A friend of mine (who also has CFS) has been doing an e-mail class with US Zen teacher Cheri Huber over the past few months. Cheri's work places a strong emphasis on developing a compassionate and kind inner-voice, which she calls a 'mentor'.
As part of the e-mail course my friend was asked to find someone else to teach some of Cheri's practices to, focussing on the development of an inner-mentor. I am the proud little guinea-pig!
I thought I'd blog about doing my 'assignments' (because if I blog about them it means I actually have to do them!)
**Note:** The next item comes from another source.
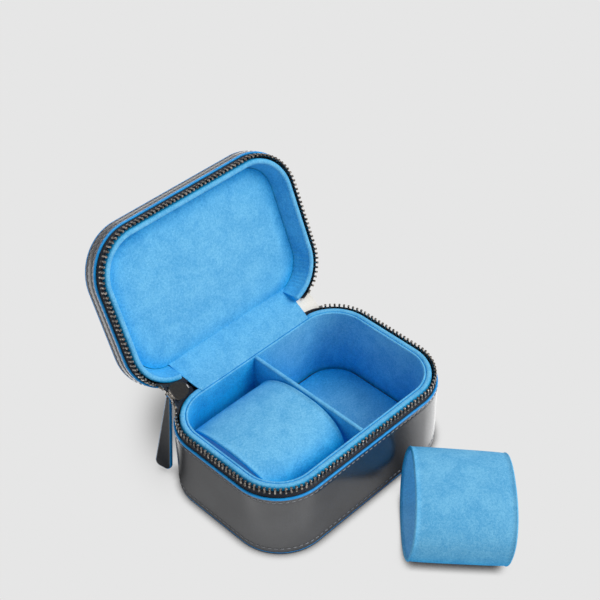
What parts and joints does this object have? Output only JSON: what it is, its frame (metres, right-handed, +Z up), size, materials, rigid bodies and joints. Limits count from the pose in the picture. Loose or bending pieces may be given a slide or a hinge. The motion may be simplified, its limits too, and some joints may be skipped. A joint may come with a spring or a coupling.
{
  "type": "watch travel case",
  "caption": "Rounded leather zip case, open: suede-lined tray with a divider, padded lid on a soft hinge, zip slider with a leather pull, and oval suede watch cuffs.",
  "frame": {"origin": "middle of the base underside, on the table", "axes": "+X along the hinge to the right, +Y towards the hinge at the back, +Z up"},
  "size_m": [0.13, 0.2207, 0.1292],
  "materials": {
    "leather": "smooth calf leather, low sheen",
    "edge_paint": "painted leather edge, satin",
    "board": "dark board",
    "foam": "soft wadding",
    "suede": "fine microfibre suede",
    "cuff_lining": "fine microfibre suede",
    "zip_tape": "woven tape",
    "zip_metal": "dark plated brass, polished",
    "cream_tab": "coated tape"
  },
  "bodies": {
    "base": {"base_bottom_leather": "leather", "base_bottom_edge_paint": "edge_paint", "base_wall_leather": "leather", "base_rim_edge_paint": "edge_paint", "base_stiffener": "board", "base_zip_tape": "zip_tape", "base_zip_teeth": "zip_metal", "base_zip_stop": "zip_metal", "base_lip_foam": "foam", "base_lip_suede": "suede", "tray_wall": "suede", "tray_floor": "board", "tray_divider": "suede", "left_floor_pad": "suede", "right_floor_pad": "suede", "hinge_spine": "leather", "hinge_strip": "suede", "zip_end_tab": "cream_tab", "zip_bend_tape": "zip_tape", "zip_bend_teeth": "zip_metal"},
    "lid": {"lid_top_leather": "leather", "lid_top_edge_paint": "edge_paint", "lid_wall_leather": "leather", "lid_rim_edge_paint": "edge_paint", "lid_stiffener": "board", "lid_zip_tape": "zip_tape", "lid_zip_teeth": "zip_metal", "lid_zip_stop": "zip_metal", "lid_lip_foam": "foam", "lid_lip_suede": "suede", "lid_wall_lining": "suede", "lid_padded_panel": "suede"},
    "slider": {"slider_body": "zip_metal", "slider_bridge": "zip_metal"},
    "link": {"pull_link": "zip_metal"},
    "tab": {"pull_tab": "leather", "pull_tab_edge_paint": "edge_paint"},
    "well_cuff": {"well_cuff_cover": "suede", "well_cuff_core": "board", "well_cuff_lining": "cuff_lining"},
    "loose_cuff": {"loose_cuff_cover": "suede", "loose_cuff_core": "board", "loose_cuff_lining": "cuff_lining"}
  },
  "joints": [
    {"name": "lid_hinge", "type": "hinge", "parent": "base", "child": "lid", "pos_m": [0, 0.0463, 0.0456], "axis": [1, 0, 0], "range_deg": [0, 112.6], "deforming": ["hinge_spine", "hinge_strip", "zip_end_tab", "zip_bend_tape", "zip_bend_teeth"]},
    {"name": "slider_tilt", "type": "hinge", "parent": "base", "child": "slider", "pos_m": [0, 0.0463, 0.0456], "axis": [1, 0, 0], "range_deg": [0, 56.3]},
    {"name": "pull_swing", "type": "hinge", "parent": "slider", "child": "link", "pos_m": [-0.04882, 0.04505, 0.04748], "axis": [0, 0.832, 0.5548], "range_deg": [-10, 60]},
    {"name": "tab_turn", "type": "hinge", "parent": "link", "child": "tab", "pos_m": [-0.05056, 0.0482, 0.04274], "axis": [0.9563, 0.1622, -0.2432], "range_deg": [0, 36]},
    {"name": "well_cuff_lift", "type": "slide", "parent": "base", "child": "well_cuff", "axis": [0, 0, 1], "range_m": [0, 0.01]},
    {"name": "loose_cuff_lift", "type": "slide", "parent": "base", "child": "loose_cuff", "axis": [0, 0, 1], "range_m": [0, 0.06]}
  ],
  "couplings": [
    {"joint": "slider_tilt", "follows": "lid_hinge", "ratio": 0.5}
  ]
}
My first task was to find a way of recording my voice. I ended up just clicking on the video recorder in my laptop and recording myself speaking on video. This way, the recordings are on my desktop and with one click I can be listening to them. (I thought it was important to make the listening process as simple as possible, or I'd find an excuse not to do it! Like most people, I don't particularly enjoy listening to my voice on tape.)
My next task was to record myself saying all the positive, good things I was doing to support myself in my meditation and awareness practice, and all the ways I was committed to giving myself a better life.
It was quite weird to record myself saying these things, but I came up with three minutes of affirming statements. The recording says things like: 'I'm really committed to making my life better and giving myself the best chance of getting well and finding peace. Even when my meditation practice is really difficult and I feel like I'm getting no-where I still keep going. I'm committed to spending money on books and on my psychologist. I'm committed to travelling to the monastery whenever I can. I really appreciate the parts of myself that are persistent and focussed and creative - because these parts help me just to keep going in this practice.'
Now my task is to listen to this recording every day. As I listen I silently say, 'Yes, that's true' after every statement I make on the recording.
It is very interesting to listen to what the critical voices in my head say in response. 'No - it's NOT true!' they say. 'If you carry on like this, just focussing on positive things, you'll never get well!'
I try not to engage with these voices, but just bring myself back to the recording and my silent repetition of 'Yes, that's true.'
I've been listening to Cheri Huber's radio programs for a year now and have noticed she often recommends people record themselves speaking. Until I did it myself I wondered why, but now I see why it's so powerful.
I have a 'voice' running continuously in my head, and for 99% of the time it's a voice of judgement, and comparison. Having another 'voice' that I listen to on my laptop makes it clear that what is going on in my head is just one opinion. It's not necessarily correct and I can learn to develop this kind, mentoring voice and then have a choice about what I listen to.
All very interesting! I'll let you know about the next assignment when I do it.